But researchers at the Institute of Education’s Thomas Coram Research Unit (London University) who surveyed the 150 Early Years Development and Childcare Partnerships in England discovered that while there was near-unanimous agreement on the need to develop childcare services outside normal working hours, fewer than a third had yet taken any action. They also found that:

• While most parents working non-standard hours apparently relied on partners, relatives or friends for childcare, demand for formal childcare services appeared greatest for an hour or so on either side of the working day, rather than late evening, overnight or at weekend.
• Childminders were generally seen as the most appropriate formal care providers at non-standard times because of their home base. However, a survey of 600 childcare providers found that few childminders or nurseries took children before 7am and hardly any worked beyond 7pm or at weekends.
• Although more than a third of childminders were prepared to consider working outside their current hours, this rarely extended to late evenings, overnight or weekends. They and other childcare workers were often concerned about the impact on their own families if they worked longer hours.
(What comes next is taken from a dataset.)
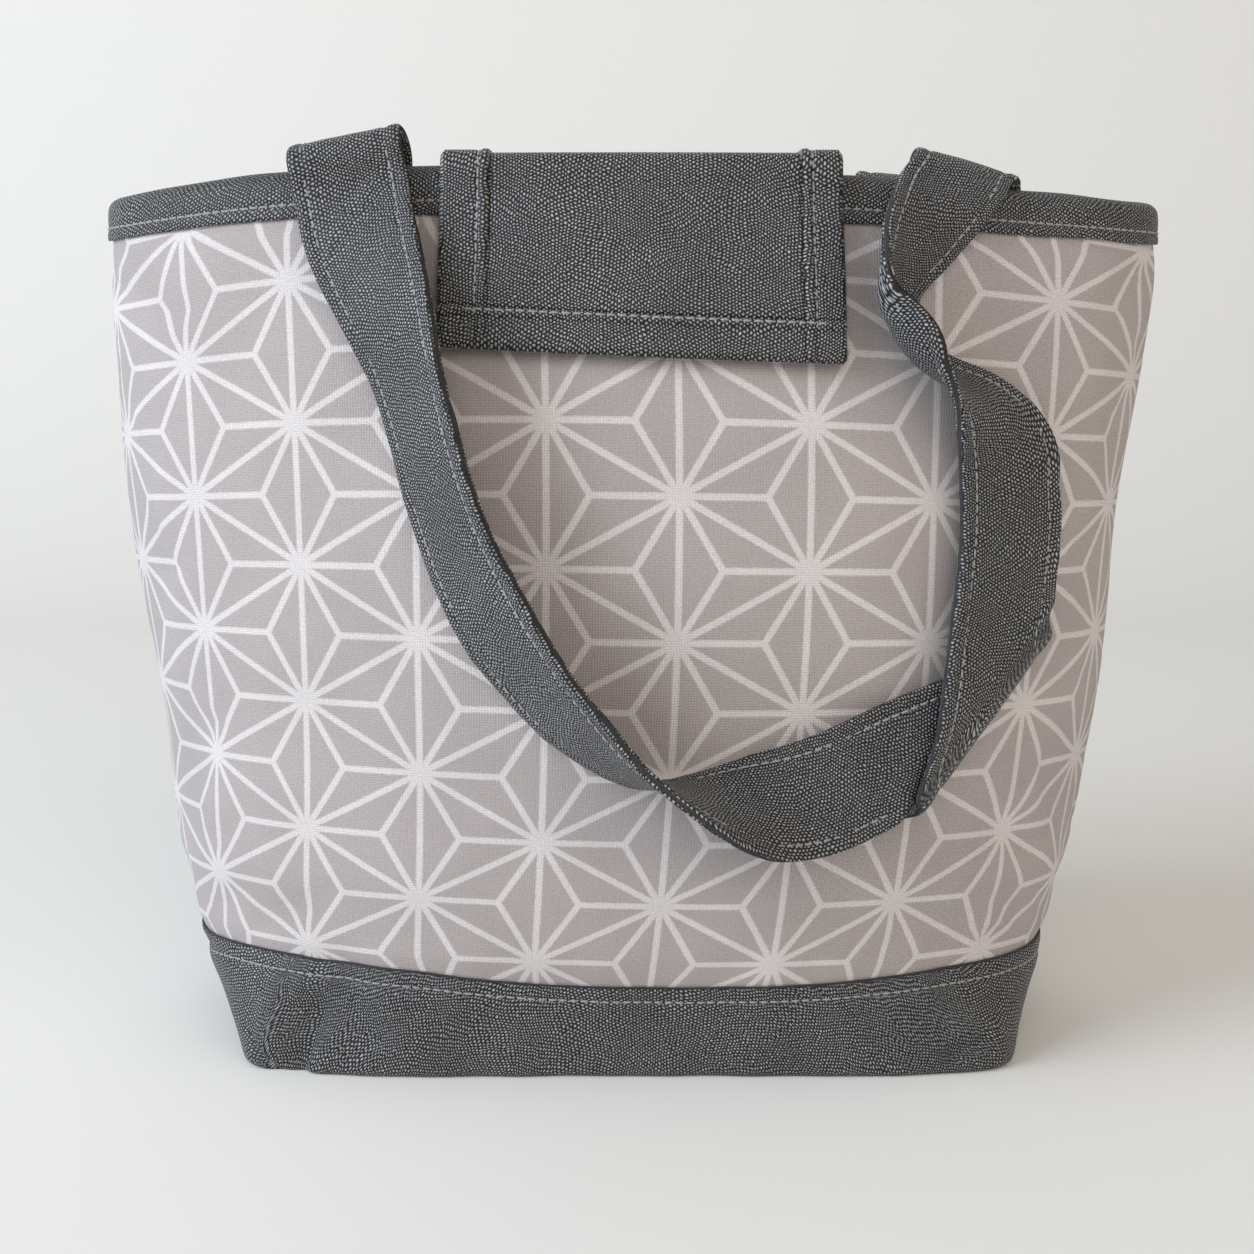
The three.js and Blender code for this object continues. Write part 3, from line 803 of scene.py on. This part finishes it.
def rounded_path(corners, bend, count):
    """A path through corners [corner, yz], rounded where it turns, and evenly spaced."""
    t = np.linspace(0, 1, 9)[:, None]
    bends = []
    for before, corner, after in zip(corners, corners[1:], corners[2:]):
        start, end = (corner + unit(other - corner) * bend for other in (before, after))
        bends.append((1 - t) ** 2 * start + 2 * t * (1 - t) * corner + t**2 * end)
    path = np.concatenate([corners[:1], *bends, corners[-1:]])
    at = runs(path[None], 1)[0]
    return sample(path, at, np.linspace(0, at[-1], count))


# Distances inside a hem's cut edge at which it has points, closer together at that edge and at its stitches
HEM_SPOTS = np.array([
    4.2, 3.7, 3.35, 3.1, 2.85, 2.6, 2.3, 1.9, 1.4, 0.9, 0.5, 0.35, 0.2, 0.05, -0.1, -0.25, -0.4, -0.6, -0.9,
])


def hem_spots(hem):
    return np.concatenate([np.linspace(0, hem - 5, 7), hem - HEM_SPOTS])


def flap_columns():
    """Columns across the flap, as (distance from the left edge, share of the width that is added)."""
    left, right = (hem_spots(hem) for hem in FLAP_HEMS)
    shares = np.linspace(0, 1, 62)[1:-1]
    middle = left[-1] - shares * (left[-1] + right[-1])
    added = np.concatenate([left, middle, -right[::-1]])
    return added, np.concatenate([0 * left, shares, 0 * right + 1])


def flap_front_path(x, foot, count):
    """The flap's middle face in (y, z) at one x: from the middle of the mouth over the rim to its foot."""
    rim = -wall_at(FRONT, x, RIM_LEVEL)[1]
    heights = np.linspace(FLAP_RISE - FLAP_BEND * 2, foot, 9)
    levels = heights + (BODY_HEIGHT - smooth_curve(x, RIM_LINE)) * (heights / BODY_HEIGHT) ** 3
    stand = 2.0 + 1.4 * smooth_step(245, 225, heights)
    hang = np.stack([wall_at(FRONT, x, np.minimum(levels, BODY_HEIGHT))[:, 1] - stand, heights], -1)
    corners = np.concatenate([[(0, FLAP_RISE - FLAP_SAG), (-rim - FLAP_STAND, FLAP_RISE)], hang])
    path = np.concatenate([rounded_path(corners[:3], FLAP_BEND, 60), corners[3:]])
    at = runs(path[None], 1)[0]
    spots = hem_spots(FLAP_FOOT_HEM)[::-1]
    return sample(path, at, np.concatenate([np.linspace(0, at[-1] - spots[0], count)[:-1], at[-1] - spots]))


def flap_back_path(x, count):
    rim = wall_at(BACK, x, RIM_LEVEL)[1]
    foot = wall_at(BACK, x, FLAP_ROOT)[1]
    corners = [(0, FLAP_RISE - FLAP_SAG), (rim + FLAP_STAND, FLAP_RISE), (foot + FLAP_STAND, FLAP_ROOT)]
    return rounded_path(np.array(corners, float), FLAP_BEND, count)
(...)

June Statham, co-author of the report, said: “Childcare services at non-standard times of day cannot simply be bolted on to existing services. It may be better to develop new types of service, recruiting people without current childcare responsibilities, rather than expecting existing providers to extend their hours.”

Ann Mooney, co-author of the report, said: “The overriding requirement is to consider the needs of children and to help parents balance their family responsibilities with the requirements of paid work. We need policies for atypical hour’s childcare services, but we also need to consider how employment policies and working hours could be made more ‘family friendly’, so that parents have less need for care at these times.”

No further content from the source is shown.